# software - ram löschen...?



## Einfach nur Ich (11. Mai 2003)

Hi

welche zuverlässigen programme würdet ihr mir empfehlen, mit denen man den Arbeitsspeicher entleeren kann?

bye


----------



## Tim C. (11. Mai 2003)

*FreeRAM* (http://www.bysoft.com/freeram.html)



> FreeRAM is a program that frees up ram manually or automatically. It shows current memory status , memory load and CPU usage graphically.

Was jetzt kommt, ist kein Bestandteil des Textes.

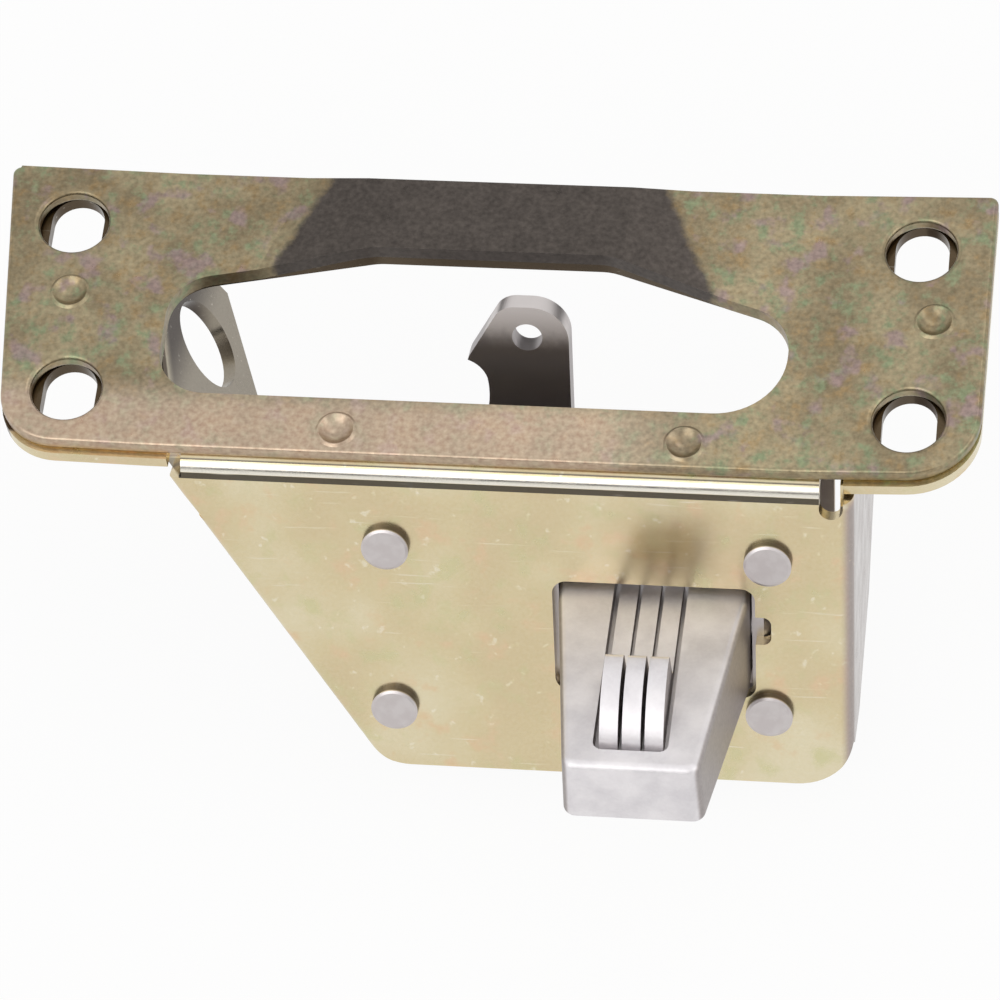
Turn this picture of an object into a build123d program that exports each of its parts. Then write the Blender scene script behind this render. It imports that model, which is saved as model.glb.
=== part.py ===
# Hood latch: a bolted mounting plate, a folded bracket welded under it, and a hook that a cast lever releases.
#
# X runs along the fold, +Y to the rear and +Z up from the flange. The origin is midway between the two
# rear mounting holes, at a height that all four hole walls reach. The plate and the bracket's flange
# meet in the seam.
# Sizes of the web are given as (x, up), measured along the web from the corner where its outer face
# meets the seam, and depth is measured behind the web's outer face.

from build123d import *
from math import acos, asin, atan2, cos, degrees, hypot, pi, radians, sin, tan
import os

# Mounting plate, the upper sheet
plate_thickness = 3.0
seam_below_origin = 2.0
plate_rear_width = 172.0
plate_front_left = 80.0
plate_front_right = 85.5
plate_rear_margin = 11.2
plate_front_overhang = 1.0
flange_front_overhang = 0.2
rear_hole_to_fold = 45.5
front_corner_left_radius = 10.0
front_corner_right_radius = 12.0
rear_corner_radius = 1.5
plate_edge_radius = 0.8

# Gentle lift of both ends of the flange
lift_start_left = 55.0
lift_start_right = 56.0
lift_angle_left = 1.6
lift_angle_right = 3.4
lift_bend_radius = 60.0

# Mounting holes: round in the plate, slots in the bracket below
rear_hole_spacing = 147.0
front_hole_left = 69.8
front_hole_right = 73.5
hole_row_spacing = 34.0
plate_hole_radius = 6.75
hole_rim_radius = 0.7
hole_under_radius = 1.0
slot_width = 9.2
slot_length = 13.2

# Oval opening for the striker
opening_left = 54.8
opening_right = 52.4
opening_front = 11.8
opening_rear = 41.5
opening_left_shoulder = 34.2
opening_right_shoulder = 31.0
opening_shoulder_x = 20.0
opening_small_radius = 8.5
opening_large_radius = 12.0
flange_opening_clearance = 1.5

# Raised guide band along the rear of the opening
band_rear_half = 33.0
band_front_half = 41.2
band_top_half = 23.0
band_rear_height = 0.5
band_front_height = 2.6
band_front_reach = 7.5
band_margin = 6.0

# Projection welds between plate and bracket
weld_ring_radius = 4.0
weld_ring_width = 0.9
weld_ring_height = 0.35
weld_dimple_radius = 2.6
weld_dimple_depth = 1.0
weld_end_row = 31.0
weld_front_row = 5.6
weld_end_left = 72.0
weld_end_right = 76.6
weld_front_left = 22.5
weld_front_right = 36.4

# Bracket sheet
sheet = 2.5
bend_inner_radius = 1.0
fold_flange_lap = 4.0
fold_web_lap = 12.0
web_lean = 25.0
web_height = 61.6
fold_left = 49.0
fold_right = 59.2
diagonal_top_x = 51.4
diagonal_top_drop = 4.3
diagonal_bottom_x = 18.0
web_corner_radius = 10.0
fold_to_side = 5.8
notch_width = 4.0
notch_depth = 6.4
fold_relief = 1.0
side_bend_radius = 2.4
side_bend_inner_radius = 0.4
under_flange_gap = 0.6

# Side walls: how far they reach behind the web
wall_deep = 53.0
wall_top_depth = 50.5
wall_knee_drop = 21.0
wall_waist_depth = 34.0
wall_waist_drop = 44.0
wall_toe_depth = 12.0
wall_bottom_lift = 7.6
gusset_deep = 55.0
gusset_waist_depth = 14.0
gusset_waist_along = 38.0
gusset_end_depth = 9.0
gusset_corner_gap = 5.0
gusset_shoulder_along = 20.0
gusset_hole_radius = 8.3
gusset_hole_along = -3.5
gusset_hole_depth = 37.3

# Rivets that stack the web, lever carrier, spacers and back plate
rivet_left_x = -14.5
rivet_right_x = 50.6
rivet_top_drop = 15.5
rivet_left_bottom_drop = 49.0
rivet_right_bottom_drop = 46.7
rivet_head_radius = 4.05
rivet_head_height = 2.9
rivet_head_chamfer = 0.45
rivet_shank_radius = 2.5
rivet_hole_clearance = 0.1
rivet_tail_radius = 4.2
rivet_tail_height = 2.0
spacer_radius = 4.5

# Lever window in the web
window_centre_x = 31.0
window_width = 34.6
window_top_drop = 21.3
window_bottom_drop = 43.9
window_corner_radius = 2.5
pin_notch_reach = 2.7
pin_notch_top_drop = 27.0
pin_notch_bottom_drop = 32.6
pin_notch_radius = 1.5

# Lever carrier, a plate behind the web with two ears for the lever pin
carrier_thickness = 2.0
ear_thickness = 2.0
ear_radius = 5.6
ear_root_half = 8.0
ear_side_gap = 0.3
pin_depth = 6.0
pin_drop = 32.0
pin_radius = 2.5
pin_head_radius = 3.4
pin_end_reach = 1.2
pin_room = 0.6
pin_room_height = 8.6
pin_head_height = 1.2
pin_head_chamfer = 0.6
pin_ear_clearance = 0.05
pin_running_clearance = 0.06
pin_groove_depth = 0.5
clip_thickness = 0.8
clip_radius = 3.4
clip_gap = 0.1
clip_play = 0.02
clip_mouth = 3.0

# Lever casting
lever_root_width = 32.4
lever_tip_width = 22.6
lever_reach = 37.0
lever_tip_top_drop = 32.4
lever_tip_bottom_drop = 45.6
lever_tip_set_back = 3.0
lever_hub_radius = 10.2
lever_taper_radius = 25.0
lever_edge_radius = 1.4
lever_corner_radius = 2.2
lever_wall = 2.6
cavity_start = 5.0
pocket_x = 30.6
pocket_width = 12.6
pocket_depth = 3.0
pocket_length = 34.4
pocket_corner_radius = 1.6
rib_count = 3
rib_width = 3.1
rib_pitch = 3.8
rib_low_drop = 0.9
rib_start = -4.0
rib_hump_start = 17.0
rib_rise_run = 1.6
rib_crest_radius = 1.5
rib_foot_radius = 1.0
rib_start_radius = 0.5
rib_crest_along = 20.8
rib_crest_height = 6.2
rib_end_along = 33.4
arm_x = 20.5
arm_width = 4.0
arm_root_depth = 8.0
arm_root_drop = 30.2
arm_root_radius = 3.0
nose_depth = 24.0
nose_radius = 1.8
nose_gap = 0.3
lever_recess_width = 7.2
lever_recess_drop = 25.6
core_x = 30.1
core_width = 9.0
core_front = 4.0
core_drop = 29.0
foot_places = (17.4, 28.0)
foot_width = 4.0
foot_length = 3.4
foot_height = 3.0
foot_middle = -0.6
foot_gap = 0.3
foot_radius = 0.5

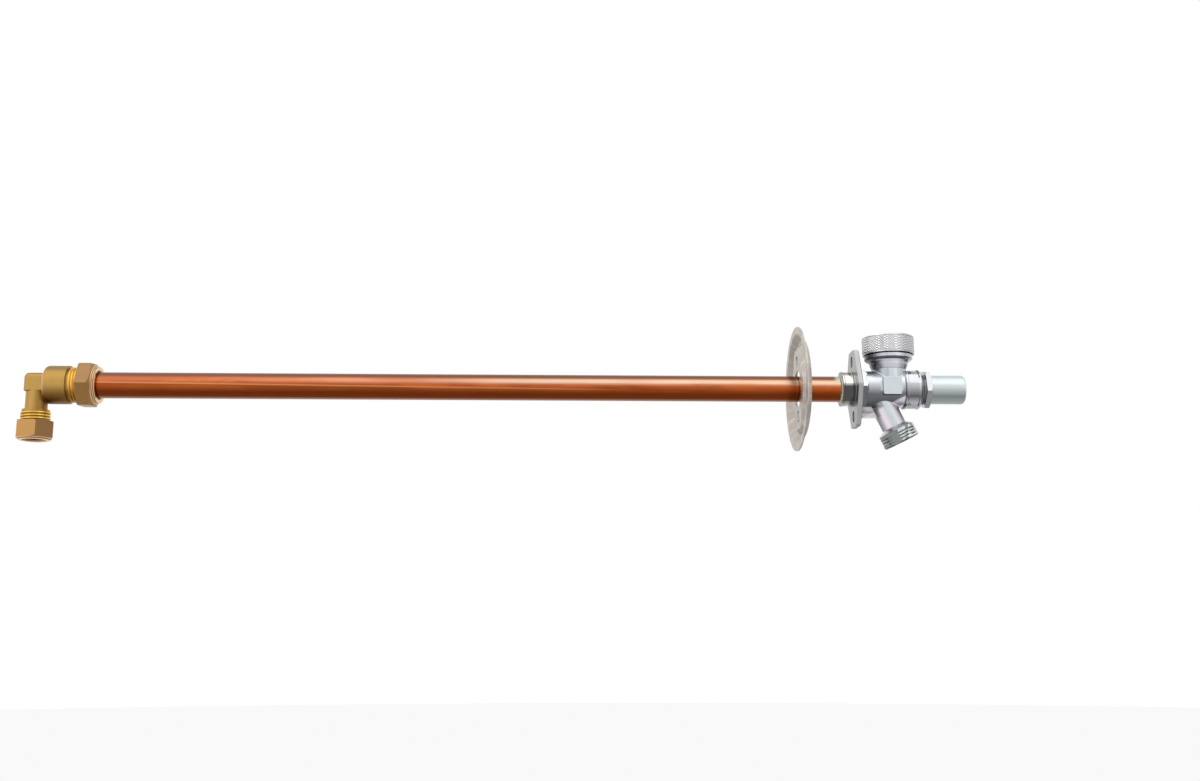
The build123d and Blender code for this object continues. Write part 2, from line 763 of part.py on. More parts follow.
def make_elbow_body():
    """Cast elbow: inlet leg, bend, barrel and the two threaded ends."""
    leg = downward(bar(0, inlet_thread_top + overcut, elbow_leg_d))
    barrel = bar(elbow_barrel_start, elbow_barrel_end, elbow_barrel_d)
    barrel = fillet(barrel.faces().sort_by(Axis.X)[0].edges(), elbow_barrel_round)
    tube_thread = male_thread(elbow_barrel_end, tube_thread_end, tube_thread_d, tube_nut_start)
    inlet_thread = male_thread(inlet_thread_top + overcut, inlet_thread_end, inlet_thread_d,
                               inlet_nut_start)
    elbow = make_elbow_block() + leg + downward(inlet_thread) + barrel + tube_thread
    bore = elbow_leg_d - 2 * elbow_wall
    elbow -= bar(0, tube_thread_end, bore)
    elbow -= downward(bar(-bore / 2, inlet_thread_end, bore))
    elbow -= bar(tube_thread_end - tube_insertion, tube_thread_end + overcut,
                 tube_od + 2 * pipe_gap)
    elbow -= downward(bar(inlet_thread_top + inlet_shoulder, inlet_thread_end + overcut,
                          inlet_pipe_d + 2 * pipe_gap))
    elbow -= cone_seat(tube_thread_end, tube_od)
    elbow -= downward(cone_seat(inlet_thread_end, inlet_pipe_d))
    return Pos(elbow_x, 0, 0) * elbow


def make_olive(face, pipe_d):
    """Olive with two cones, partly inside the socket's mouth."""
    inner = pipe_d / 2 + olive_gap
    outer = pipe_d / 2 + olive_thickness
    start = face - olive_cone
    end = face + olive_length + olive_cone
    return turned(
        (start, inner), (start, inner + olive_edge), (face, outer), (end - olive_cone, outer),
        (end, inner + olive_edge), (end, inner),
    )


def make_nut(start, hex_end, collar, end, flats, turn, collar_d, end_d, thread_d, pipe_d, socket_end):
    """Compression nut: hexagon, then a round end; coned inside for the olive."""
    corner = flats / 2 / cos(pi / 6)
    nut = hex_bar(start, end, flats, turn) & turned(
        (start, 0), (start, corner - nut_chamfer), (start + nut_chamfer, corner),
        (hex_end, corner), (collar, collar_d / 2), (end, end_d / 2), (end, 0),
    )
    pocket = pipe_d / 2 + olive_thickness + pipe_gap
    hole = pipe_d / 2 + nut_pipe_gap
    pocket_end = socket_end + olive_length + pipe_gap
    nut -= bar(start - overcut, socket_end + nut_thread_spare, thread_d + 2 * thread_gap)
    return nut - turned(
        (socket_end, 0), (socket_end, pocket), (pocket_end, pocket),
        (pocket_end + olive_cone, hole), (end - nut_mouth, hole),
        (end + contact_gap, hole + nut_mouth), (end + contact_gap, 0),
    )


def make_tube_nut():
    """Large nut on the supply tube."""
    return Pos(elbow_x, 0, 0) * make_nut(
        tube_nut_start, tube_nut_hex_end, tube_nut_collar, tube_nut_end, tube_nut_flats,
        tube_nut_turn, tube_nut_collar_d, tube_nut_end_d, tube_thread_d, tube_od, tube_thread_end,
    )


def make_inlet_nut():
    """Small nut for the pipe that feeds the tap."""
    return downward(make_nut(
        inlet_nut_start, inlet_nut_hex_end, inlet_nut_collar, inlet_nut_end, inlet_nut_flats,
        inlet_nut_turn, inlet_nut_collar_d, inlet_nut_end_d, inlet_thread_d, inlet_pipe_d,
        inlet_thread_end,
    ), elbow_x)


def pocket_outline(x, grow=0.0):
    """Outline of the plate's pocket at a height above its floor."""
    widened = pocket_gap + pocket_slope * x / pocket_depth + grow
    return Plane.YZ.offset(x) * flange_outline(widened)


def make_wall_plate():
    """Pressed plate that goes between wall and flange, with a pocket for it."""
    radius = plate_od / 2
    step_out = radius - plate_rim_width
    front = pocket_depth - plate_thickness / 2
    back = front - plate_step
    middle = FilletPolyline(
        (front, 0, plate_hole_d / 2), (front, 0, step_out - plate_step_width),
        (back, 0, step_out), (back, 0, radius), radius=plate_bend,
    )
    shell = revolve(Plane.XZ * trace(Plane.XZ.to_local_coords(middle), plate_thickness), Axis.X, 360)
    across = plate_thickness * sqrt(1 + (pocket_slope / pocket_depth) ** 2)
    pocket = loft([pocket_outline(pocket_depth), pocket_outline(0)])
    skin = loft([pocket_outline(front, across), pocket_outline(-plate_thickness, across)])
    plate = shell + skin - pocket
    front_edges = plate.edges().filter_by_position(Axis.X, front, pocket_depth + contact_gap)
    plate = fillet(front_edges.filter_by(lambda edge: edge.length < plate_od), pocket_round)
    plate -= bar(-plate_thickness - overcut, pocket_depth + overcut, plate_hole_d)
    plate -= screw_slots(plate_slot_width, plate_slot_length, -plate_thickness - overcut,
                         pocket_depth + overcut)
    return Pos(-plate_standoff, 0, 0) * plate


def parts():
    """Every sub-part, by its name."""
    return {
        "valve_body": make_valve_body(),
        "supply_tube": make_supply_tube(),
        "solder_fillet": make_solder_fillet(),
        "headwork": make_headwork(),
        "headwork_seal": make_headwork_seal(),
        "spindle": make_spindle(),
        "spindle_seals": make_spindle_seals(),
        "stem_rod": make_stem_rod(),
        "stem_pins": make_stem_pins(),
        "stem_tip": make_stem_tip(),
        "washer_holder": make_washer_holder(),
        "holder_ring": make_holder_ring(),
        "seat_washer": make_seat_washer(),
        "washer_screw": make_washer_screw(),
        "valve_seat": make_valve_seat(),
        "breaker_bonnet": make_breaker_bonnet(),
        "breaker_gasket": make_breaker_gasket(),
        "breaker_float": make_breaker_float(),
        "float_disc": make_float_disc(),
        "breaker_cap": make_breaker_cap(),
        "elbow_body": make_elbow_body(),
        "tube_nut": make_tube_nut(),
        "tube_olive": Pos(elbow_x, 0, 0) * make_olive(tube_thread_end, tube_od),
        "inlet_nut": make_inlet_nut(),
        "inlet_olive": downward(make_olive(inlet_thread_end, inlet_pipe_d), elbow_x),
        "wall_plate": make_wall_plate(),
    }


def write_parts():
    """Write one STEP file for each sub-part."""
    os.makedirs("parts", exist_ok=True)
    for name, shape in parts().items():
        if isinstance(shape, list):
            shape = Compound(children=shape)
        export_step(shape, os.path.join("parts", name + ".step"))
        print(name, round(shape.volume, 1))


write_parts()
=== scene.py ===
import random
from math import atan2, cos, pi, radians, sin

import bmesh
import bpy
from mathutils import Matrix, Vector


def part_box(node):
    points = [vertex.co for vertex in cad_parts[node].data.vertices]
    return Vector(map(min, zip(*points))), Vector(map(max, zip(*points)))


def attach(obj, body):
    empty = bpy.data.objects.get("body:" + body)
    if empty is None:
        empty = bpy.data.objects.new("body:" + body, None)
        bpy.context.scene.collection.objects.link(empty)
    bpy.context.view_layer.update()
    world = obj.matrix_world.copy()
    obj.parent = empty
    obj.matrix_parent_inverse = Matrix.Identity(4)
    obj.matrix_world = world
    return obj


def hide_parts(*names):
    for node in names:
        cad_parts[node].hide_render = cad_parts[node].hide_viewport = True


bl_info = {
    "name": "Frost free sillcock",
    "version": (1, 0, 0),
    "blender": (4, 5, 0),
    "location": "3D View > Sidebar > Sillcock",
    "description": "Finishes and fine pieces for a frost free sillcock with its wall plate",
    "category": "Object",
}

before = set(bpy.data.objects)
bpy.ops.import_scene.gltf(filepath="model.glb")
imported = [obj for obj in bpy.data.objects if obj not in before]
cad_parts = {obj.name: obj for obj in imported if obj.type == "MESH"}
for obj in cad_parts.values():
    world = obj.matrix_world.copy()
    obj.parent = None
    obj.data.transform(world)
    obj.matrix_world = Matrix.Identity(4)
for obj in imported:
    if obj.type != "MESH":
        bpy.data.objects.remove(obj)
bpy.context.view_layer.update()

MM = 0.001
UP = (0, 0, 1)
ALONG = (1, 0, 0)     # along the tube, towards the key end
ACROSS = (0, 1, 0)


# Places read from the CAD nodes, and the parts' own measures

def node_box(node):
    """Lowest and highest corner of a node."""
    low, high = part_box(node)
    return Vector(low), Vector(high)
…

Best of all, it is completely free.


----------



## Alexander Schuc (11. Mai 2003)

RamBooster



> With RamBooster you can continuously monitor
> the amount of RAM.
> If the amount of free RAM goes too low,
> free more with RamBooster.
> RamBooster can do this automatically if you wish.



^^
auch ganz nett.


----------



## Andreas Gaisbauer (12. Mai 2003)

Wie gesagt RamBooster -> http://www.sci.fi/~borg/rambooster/index.htm oder FreeMem -> http://www.htk.fi/public/akirjavainen/ (riesige 17 kb groß) ...


----------



## Fabian H (12. Mai 2003)

CPUCool hat auch eine Speicher-aufräum-funktion:
Funktionen -> Windowsspeicher periodisch aufräumen


----------



## ziriander (14. Mai 2003)

hi, 

mich würde es noch interessieren, wozu es gut ist den arbeitsspeicher zu entleeren?

merci
ziriander


----------



## Fabian H (14. Mai 2003)

Geschwindigkeitsvorteil?
Die Auslagerungsdatei wird nicht so stark belastet!


----------